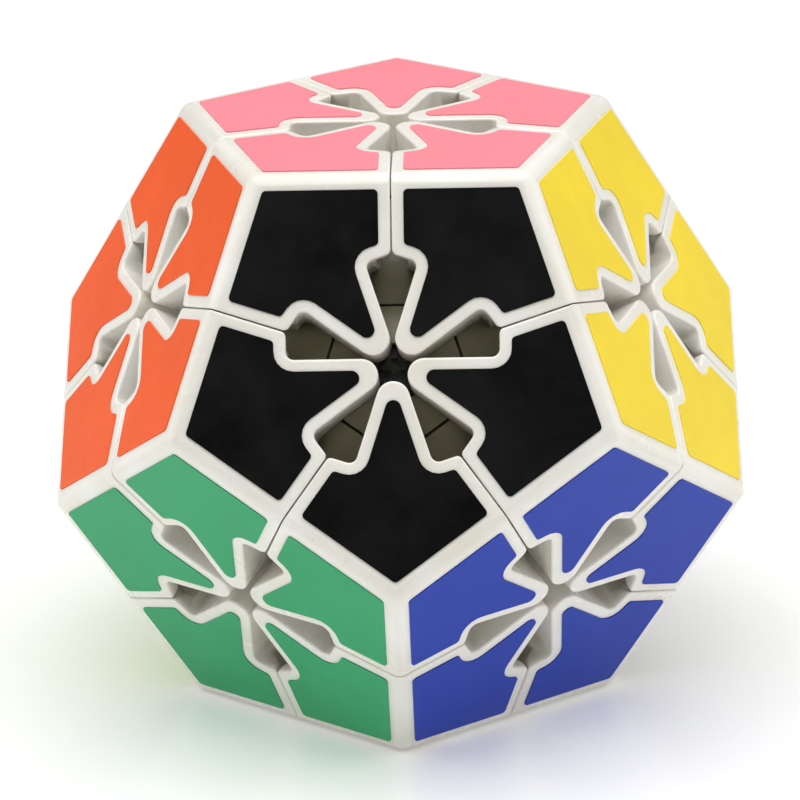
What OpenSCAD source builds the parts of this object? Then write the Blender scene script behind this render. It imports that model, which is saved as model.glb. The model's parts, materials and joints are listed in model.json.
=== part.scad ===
// Twelve-sided twisty puzzle: twenty outer corners over hidden edges, sprung centres and a core.
// All cuts between layers are surfaces of revolution about a face axis, so any face can turn.

/* [Body] */
// Length of one edge of the dodecahedron
edge_len = 30; // [27:0.5:34]
// Gap between neighbouring pieces along a straight seam
seam_gap = 0.16; // [0.12:0.02:0.3]
// Thickness of the corner walls below the faces
cap_wall = 1.8; // [1.2:0.1:2.4]
// Depth from a face to the bottom of the corner caps
cap_depth = 7.6; // [6.4:0.1:8]
// Radius of the hollow inside each corner cap
hollow_r = 5.2; // [4:0.1:5.6]

/* [Face openings] */
// How far the side of an opening passes the face's centre
side_offset = 0.7; // [0.5:0.05:0.8]
// Radius of each corner's tip
tip_r = 1.8; // [1.5:0.05:2]
// Distance from the face's centre to the end of a petal-shaped opening
petal_end = 12.14; // [11:0.1:13]
// Radius in the two corners of a petal's end
bulb_r = 0.9; // [0.6:0.1:1.2]
// Radius where a petal's end meets the seam
seam_corner_r = 0.65; // [0.4:0.05:0.8]

/* [Stickers] */
// Thickness of the vinyl
sticker_t = 0.15; // [0.1:0.05:0.3]
// White rim between a sticker and an opening or a seam
rim = 1.3; // [1:0.1:1.8]
// Distance from a sticker to the edges of the face
sticker_inset = 1.58; // [1.2:0.1:2]
// Radius of the sticker's outer corners
sticker_r = 0.5; // [0.3:0.1:0.8]
// Radius of the sticker's tip
sticker_tip_r = 0.85; // [0.6:0.05:1]

/* [Mechanism] */
// Radial gap between the caps, the inner blocks and the feet
layer_gap = 0.5; // [0.3:0.1:0.6]
// Thickness of the edge blocks and of the centre caps
block_t = 4.8; // [4:0.1:5.2]
// Thickness of the feet
foot_t = 3.8; // [3:0.1:4.2]
// Angle between a turning layer's pieces and the rest, seen from the centre
turn_gap = 0.7; // [0.5:0.1:0.9]
// Radius of a centre's stem
stem_r = 3.1; // [2.9:0.05:3.2]
// Radius of the spring's bore in a stem
spring_bore_r = 2.4; // [2.3:0.05:2.5]
// Radius of the open recess over a screw's head
recess_r = 3.3; // [3:0.1:3.6]
// Clearance of a part that fits in a bore
fit = 0.05; // [0.05:0.01:0.1]
// Clearance between a stem and the feet around it
stem_clear = 0.15; // [0.1:0.05:0.2]

/* [Core and fastenings] */
// Radius of the core's ball
ball_r = 8; // [7:0.5:9]
// Radius of the core's posts
post_r = 3; // [2.6:0.1:3.2]
// Length from the middle to the end of a post
post_end = 14; // [13:0.2:14.4]
// Radius of a screw's shank
shank_r = 1.25; // [1:0.05:1.4]
// Radius of a screw's head
head_r = 2.9; // [2.7:0.1:2.9]
// Thickness of a screw's head
head_t = 1.6; // [1.2:0.1:2]
// Length of the cross slot in a screw's head
slot_len = 3.5; // [3:0.1:4]
// Width of the cross slot
slot_w = 0.8; // [0.6:0.1:1]
// Thickness of the washer under a screw's head
washer_t = 0.4; // [0.3:0.1:0.6]
// Radius of the spring's wire
wire_r = 0.25; // [0.2:0.05:0.3]
// Half turns in each spring
spring_halves = 9; // [7:1:11]
// Clearance around a screw's shank, and between the spring and its bore
shank_clear = 0.15; // [0.1:0.05:0.2]
// Gap between the end of a post and the stem over it
post_gap = 0.4; // [0.2:0.1:0.6]
// Depth that a post is let into the ball
post_root = 1; // [0.5:0.1:1.5]
// Height of the spring's seat above the inside of the feet
seat_lift = 1.2; // [0.8:0.1:1.6]
// Thickness of a centre cap under the screw's recess
recess_t = 1; // [0.8:0.1:1.4]
// Height of a screw's tip above the ball
screw_lift = 1.6; // [1:0.1:2]
// Depth of the hole below a screw's tip
tip_clear = 0.4; // [0.2:0.1:0.6]
// Length of the plug that closes a corner cap
plug_t = 4; // [3:0.5:5]

/* [Hidden] */
$fn = 48;
// The regular dodecahedron: radii to a face, to a vertex and in a face, and the angles between them
golden = (1 + sqrt(5)) / 2;
in_r = edge_len * golden * golden / (2 * sqrt(3 - golden));
vertex_r = edge_len * sqrt(3) * golden / 2;
face_in_r = edge_len / (2 * tan(36));
between_faces = atan(2);
to_mid_edge = between_faces / 2;
to_vertex = acos(in_r / vertex_r);
vertex_to_mid_edge = asin(edge_len / (2 * vertex_r));
mid_edge_to_end_face = 90 - to_mid_edge;
vertex_to_next_face = acos(cos(to_vertex) * cos(between_faces)
    - sin(to_vertex) * sin(between_faces) * cos(72));
ring_el = 90 - between_faces;
reach = 2 * vertex_r;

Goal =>
From the listing above, extract every line exactly as it stands.

The solution =>
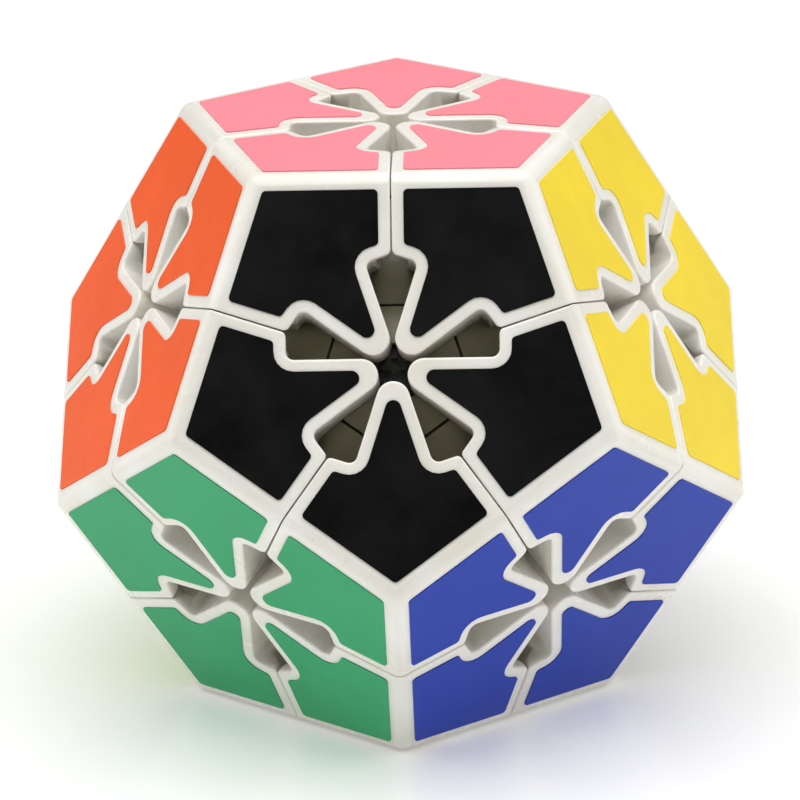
What OpenSCAD source builds the parts of this object? Then write the Blender scene script behind this render. It imports that model, which is saved as model.glb. The model's parts, materials and joints are listed in model.json.
=== part.scad ===
// Twelve-sided twisty puzzle: twenty outer corners over hidden edges, sprung centres and a core.
// All cuts between layers are surfaces of revolution about a face axis, so any face can turn.

/* [Body] */
// Length of one edge of the dodecahedron
edge_len = 30; // [27:0.5:34]
// Gap between neighbouring pieces along a straight seam
seam_gap = 0.16; // [0.12:0.02:0.3]
// Thickness of the corner walls below the faces
cap_wall = 1.8; // [1.2:0.1:2.4]
// Depth from a face to the bottom of the corner caps
cap_depth = 7.6; // [6.4:0.1:8]
// Radius of the hollow inside each corner cap
hollow_r = 5.2; // [4:0.1:5.6]

/* [Face openings] */
// How far the side of an opening passes the face's centre
side_offset = 0.7; // [0.5:0.05:0.8]
// Radius of each corner's tip
tip_r = 1.8; // [1.5:0.05:2]
// Distance from the face's centre to the end of a petal-shaped opening
petal_end = 12.14; // [11:0.1:13]
// Radius in the two corners of a petal's end
bulb_r = 0.9; // [0.6:0.1:1.2]
// Radius where a petal's end meets the seam
seam_corner_r = 0.65; // [0.4:0.05:0.8]

/* [Stickers] */
// Thickness of the vinyl
sticker_t = 0.15; // [0.1:0.05:0.3]
// White rim between a sticker and an opening or a seam
rim = 1.3; // [1:0.1:1.8]
// Distance from a sticker to the edges of the face
sticker_inset = 1.58; // [1.2:0.1:2]
// Radius of the sticker's outer corners
sticker_r = 0.5; // [0.3:0.1:0.8]
// Radius of the sticker's tip
sticker_tip_r = 0.85; // [0.6:0.05:1]

/* [Mechanism] */
// Radial gap between the caps, the inner blocks and the feet
layer_gap = 0.5; // [0.3:0.1:0.6]
// Thickness of the edge blocks and of the centre caps
block_t = 4.8; // [4:0.1:5.2]
// Thickness of the feet
foot_t = 3.8; // [3:0.1:4.2]
// Angle between a turning layer's pieces and the rest, seen from the centre
turn_gap = 0.7; // [0.5:0.1:0.9]
// Radius of a centre's stem
stem_r = 3.1; // [2.9:0.05:3.2]
// Radius of the spring's bore in a stem
spring_bore_r = 2.4; // [2.3:0.05:2.5]
// Radius of the open recess over a screw's head
recess_r = 3.3; // [3:0.1:3.6]
// Clearance of a part that fits in a bore
fit = 0.05; // [0.05:0.01:0.1]
// Clearance between a stem and the feet around it
stem_clear = 0.15; // [0.1:0.05:0.2]

/* [Core and fastenings] */
// Radius of the core's ball
ball_r = 8; // [7:0.5:9]
// Radius of the core's posts
post_r = 3; // [2.6:0.1:3.2]
// Length from the middle to the end of a post
post_end = 14; // [13:0.2:14.4]
// Radius of a screw's shank
shank_r = 1.25; // [1:0.05:1.4]
// Radius of a screw's head
head_r = 2.9; // [2.7:0.1:2.9]
// Thickness of a screw's head
head_t = 1.6; // [1.2:0.1:2]
// Length of the cross slot in a screw's head
slot_len = 3.5; // [3:0.1:4]
// Width of the cross slot
slot_w = 0.8; // [0.6:0.1:1]
// Thickness of the washer under a screw's head
washer_t = 0.4; // [0.3:0.1:0.6]
// Radius of the spring's wire
wire_r = 0.25; // [0.2:0.05:0.3]
// Half turns in each spring
spring_halves = 9; // [7:1:11]
// Clearance around a screw's shank, and between the spring and its bore
shank_clear = 0.15; // [0.1:0.05:0.2]
// Gap between the end of a post and the stem over it
post_gap = 0.4; // [0.2:0.1:0.6]
// Depth that a post is let into the ball
post_root = 1; // [0.5:0.1:1.5]
// Height of the spring's seat above the inside of the feet
seat_lift = 1.2; // [0.8:0.1:1.6]
// Thickness of a centre cap under the screw's recess
recess_t = 1; // [0.8:0.1:1.4]
// Height of a screw's tip above the ball
screw_lift = 1.6; // [1:0.1:2]
// Depth of the hole below a screw's tip
tip_clear = 0.4; // [0.2:0.1:0.6]
// Length of the plug that closes a corner cap
plug_t = 4; // [3:0.5:5]

/* [Hidden] */
$fn = 48;
// The regular dodecahedron: radii to a face, to a vertex and in a face, and the angles between them
golden = (1 + sqrt(5)) / 2;
in_r = edge_len * golden * golden / (2 * sqrt(3 - golden));
vertex_r = edge_len * sqrt(3) * golden / 2;
face_in_r = edge_len / (2 * tan(36));
between_faces = atan(2);
to_mid_edge = between_faces / 2;
to_vertex = acos(in_r / vertex_r);
vertex_to_mid_edge = asin(edge_len / (2 * vertex_r));
mid_edge_to_end_face = 90 - to_mid_edge;
vertex_to_next_face = acos(cos(to_vertex) * cos(between_faces)
    - sin(to_vertex) * sin(between_faces) * cos(72));
ring_el = 90 - between_faces;
reach = 2 * vertex_r;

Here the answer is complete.